Similarly, you can make a posting, video, or article more attractive to commenters by leaving it with one minor "broken" thing for your audience to "fix".
And this is where I get sucked in. Someone posts something about a famous author, and I want to respond with, "Did you know he was also famous as a stage actor?" or something to that effect. The original poster left that out, and it was kind of key. But then I post that and scroll down and see ten other comments to the same effect. So I delete my comment.

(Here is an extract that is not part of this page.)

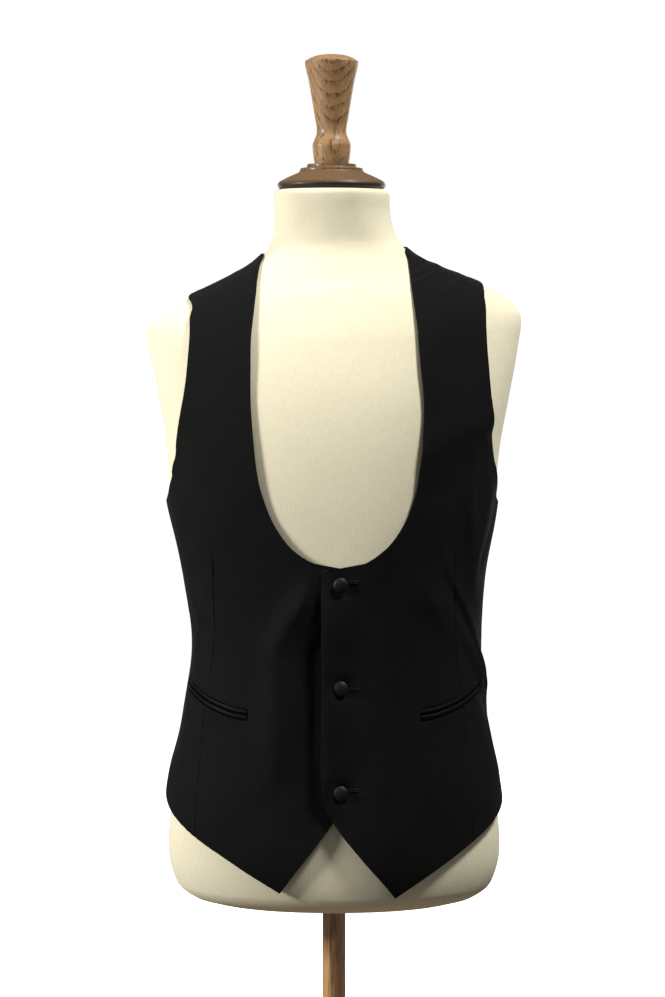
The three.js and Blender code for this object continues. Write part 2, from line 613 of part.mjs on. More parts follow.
// The neck cap and its knob lean forward with the neck's top
const neck = new THREE.Group();
neck.position.set(sectionAt("sway", NECK_TOP), 0, NECK_TOP);
neck.rotation.x = NECK_PITCH;
group.add(neck);
const cap = [
  { r: 0, z: 0 },
  { r: 55.4, z: 0 },
  { r: 56.5, z: 1.2 },
  { r: 56.5, z: 4.8 },
  { r: 55.6, z: 7 },
  { r: 53.6, z: 9 },
  { r: 45, z: 13.4 },
  { r: 34.6, z: 17.8 },
  { r: 33, z: 19.4 },
  { r: 33, z: 21.6 },
  { r: 31.5, z: 22.4 },
  { r: 26.2, z: 22.9 },
  { r: 25.7, z: 24 },
  { r: 25.7, z: 26.4 },
  { r: 0, z: 26.4 },
];
const knob = [
  { r: 0, z: 0 },
  { r: 17.7, z: 0 },
  { r: 19.2, z: 5 },
  { r: 20, z: 12 },
  { r: 19.8, z: 18 },
  { r: 18, z: 25 },
  { r: 15.8, z: 30 },
  { r: 15.3, z: 33.5 },
  { r: 15.9, z: 40 },
  { r: 17.3, z: 46 },
  { r: 20.3, z: 64.5 },
  { r: 23.4, z: 83 },
  { r: 27.3, z: 98 },
  { r: 27.8, z: 102.5 },
  { r: 26.6, z: 106.5 },
  { r: 20, z: 109.5 },
  { r: 10, z: 111.1 },
  { r: 0, z: 111.5 },
];
turned(neck, "neck_cap", cap, 32).position.z = SEAM_GAP;
turned(neck, "knob", knob, 24).position.z = 2 * SEAM_GAP + cap[cap.length - 1].z;

// The pole and the foot
const pole = [
  { r: 0, z: FOOT_HEIGHT + SEAM_GAP },
  { r: POLE_RADIUS, z: FOOT_HEIGHT + SEAM_GAP },
  { r: POLE_RADIUS, z: FORM_BOTTOM - SEAM_GAP },
  { r: 0, z: FORM_BOTTOM - SEAM_GAP },
];
const foot = [
  { r: 0, z: 0 },
  { r: FOOT_RADIUS - 2, z: 0 },
  { r: FOOT_RADIUS, z: 2 },
  { r: FOOT_RADIUS, z: 11 },
  { r: FOOT_RADIUS - 2.5, z: 15 },
  { r: FOOT_RADIUS - 10, z: 17.5 },
  { r: FOOT_RADIUS - 14, z: 21 },
  { r: FOOT_RADIUS - 24, z: 24.5 },
  { r: 46, z: 25 },
  { r: 40, z: FOOT_HEIGHT },
  { r: 0, z: FOOT_HEIGHT },
];
turned(group, "pole", pole, 24);
turned(group, "foot", foot, 40);

export default group;
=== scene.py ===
# A black evening waistcoat with a deep U front, on a limbless dress form, dressed over its solid frame.
# Sizes are in millimetres and become metres as each mesh is made, unless a note says metres.
# The front faces -Y and the wearer's left is +X.

import math

import bpy
import numpy as np
from mathutils.bvhtree import BVHTree
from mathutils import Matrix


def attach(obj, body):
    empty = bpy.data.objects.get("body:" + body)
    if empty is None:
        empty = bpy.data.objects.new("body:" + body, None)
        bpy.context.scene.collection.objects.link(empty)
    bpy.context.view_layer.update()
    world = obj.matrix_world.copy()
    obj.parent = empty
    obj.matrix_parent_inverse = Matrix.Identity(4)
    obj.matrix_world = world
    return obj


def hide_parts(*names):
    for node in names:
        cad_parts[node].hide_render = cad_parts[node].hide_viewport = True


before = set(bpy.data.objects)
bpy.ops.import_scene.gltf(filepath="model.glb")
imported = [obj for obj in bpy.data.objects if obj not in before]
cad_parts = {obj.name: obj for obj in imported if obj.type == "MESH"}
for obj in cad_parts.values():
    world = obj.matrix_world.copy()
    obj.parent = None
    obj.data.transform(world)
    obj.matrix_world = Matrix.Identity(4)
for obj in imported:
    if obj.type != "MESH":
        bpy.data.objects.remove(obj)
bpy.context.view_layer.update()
scene = bpy.context.scene
millimetre = 0.001

# Camera: level, at the height of the chest

camera = {
    "place": (-0.0016, -1.9, 0.644),  # metres
    "lens": 65.86,  # millimetres, for the 36 mm long side
}


def addCamera():
    data = bpy.data.cameras.new("camera")
    data.sensor_width = 36
    data.lens = camera["lens"]
    made = bpy.data.objects.new("camera", data)
    made.location = camera["place"]
    made.rotation_euler = (math.radians(90), 0, 0)
    scene.collection.objects.link(made)
    scene.camera = made


addCamera()
print("camera made")

# Small tools: tables, smooth curves and meshes


def tableOf(names, rows):  # named columns of numbers
    return dict(zip(names.split(), np.array(rows, float).T))


def rowsIn(table):  # each row of a table, as named numbers
    return [dict(zip(table, row)) for row in zip(*table.values())]


def smoothstep(x, low, high):  # 3 s^2 - 2 s^3, with s from 0 at low to 1 at high
    s = np.clip((x - low) / (high - low), 0, 1)
    return s * s * (3 - 2 * s)


def between(x, low, lowFull, highFull, high):  # 1 in the middle, eased to 0 at both ends
    return smoothstep(x, low, lowFull) * (1 - smoothstep(x, highFull, high))


def bell(x, width):  # 1 at 0, and down on both sides: e^-(x / width)^2
    return np.exp(-((x / width) ** 2))


def smoothThrough(knots, values, t):
    # a cubic between each two knots, and at each knot the slope between its two neighbours;
    # values is one row for all of t, or one row for each row of t
    knots = np.asarray(knots, float)
    values = np.asarray(values, float)
    last = len(knots) - 1
    lower = np.maximum(np.arange(last + 1) - 1, 0)
    upper = np.minimum(np.arange(last + 1) + 1, last)
    slopes = (values[..., upper] - values[..., lower]) / (knots[upper] - knots[lower])
    at = np.clip(t, knots[0], knots[-1])
    i = np.clip(np.searchsorted(knots, at, side="right") - 1, 0, last - 1)

    def pick(row, k):
        return row[k] if row.ndim == 1 else np.take_along_axis(row, k, 1)

    width = knots[i + 1] - knots[i]
    s = (at - knots[i]) / width
    start = pick(values, i)
    rise = pick(values, i + 1) - start
    a = pick(slopes, i) * width
    b = pick(slopes, i + 1) * width
    return start + s * (a + s * (3 * rise - 2 * a - b + s * (a + b - 2 * rise)))


def lengthAlong(points, axis):  # distance covered from the first point, along one axis of a grid
    steps = np.linalg.norm(np.diff(points, axis=axis), axis=-1)
    pad = [(0, 0)] * steps.ndim
    pad[axis] = (1, 0)
    return np.pad(np.cumsum(steps, axis=axis), pad)


def unit(vectors):
    return vectors / np.linalg.norm(vectors, axis=-1, keepdims=True)


def crowded(length, count, atStart, atEnd):
    # distances along a line: as listed by its two ends, and evenly between them
    length = np.asarray(length, float)[..., None]
    atStart = np.asarray(atStart, float)
    atEnd = np.asarray(atEnd, float)
    evenly = np.linspace(0, 1, count)
    middle = atStart[-1] + (length - atStart[-1] - atEnd[-1]) * evenly
    shape = length.shape[:-1] + (1,)
    first = np.ones(shape) * atStart[:-1]
    last = length - atEnd[:-1][::-1]
    return np.concatenate([first, middle, last], -1)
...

What I should do is never read the comments, particularly on YouTube, where within ten comments, the discussion has devolved from "kittens are cute!" to "Hitler was misunderstood." People make a big deal about "Social Media" as if it were some recent invention, but discussion groups and comments sections are, in fact, the prototype of social media. And discussion groups go back to the 1980s. I recounted before how "Computer Science" majors (considered part of the "Liberal Arts" curriculum back then, not Engineering or Science) would sit online all day, typing messages on old LA-36 DECwriters (a printer terminal that used wide computer paper and a 9-pin dot matrix).
I looked over the shoulder of one such student, and they were engaged in a flame war with someone at another University over which Star Trek character was the best. "What's this?" I asked one of my Engineering friends. "Oh, they're on the Inter-Net!" he replied, "It's just a big waste of time!"
That was 1985. Not much has changed since then - trolls, flame wars, toxic content, vast amounts of time wasted, compulsive-addictive behavior. I'm so glad I avoided all that and just blog. /s
So, what't the point? Perhaps nothing. But perhaps if you read an online posting or watch a video or read an article and you have this itch to comment, step back a bit and think. Someone probably already has said what you want to say, perhaps better than you would have. No one will likely read your comment anyway, or if they do, they will want to argue with you, take offense, or start a flame war or personally attack you.
I am not sure what the solution is, other than back in the day, when we read something in the newspaper or saw something on television, most of us didn't feel the need to respond. Sure, there were "Letters to the Editor" but only the better ones were printed, or maybe the editor printed the crackpot ones to show people they were right in the first place. Television used to have an "equal time" provision, but that is gone now - and most of the people appearing in those equal time slots were wearing tinfoil hats.
Today, we can all wear the tinfoil hat with just the click of a mouse! Resist.... The...... Urge! (Ug!)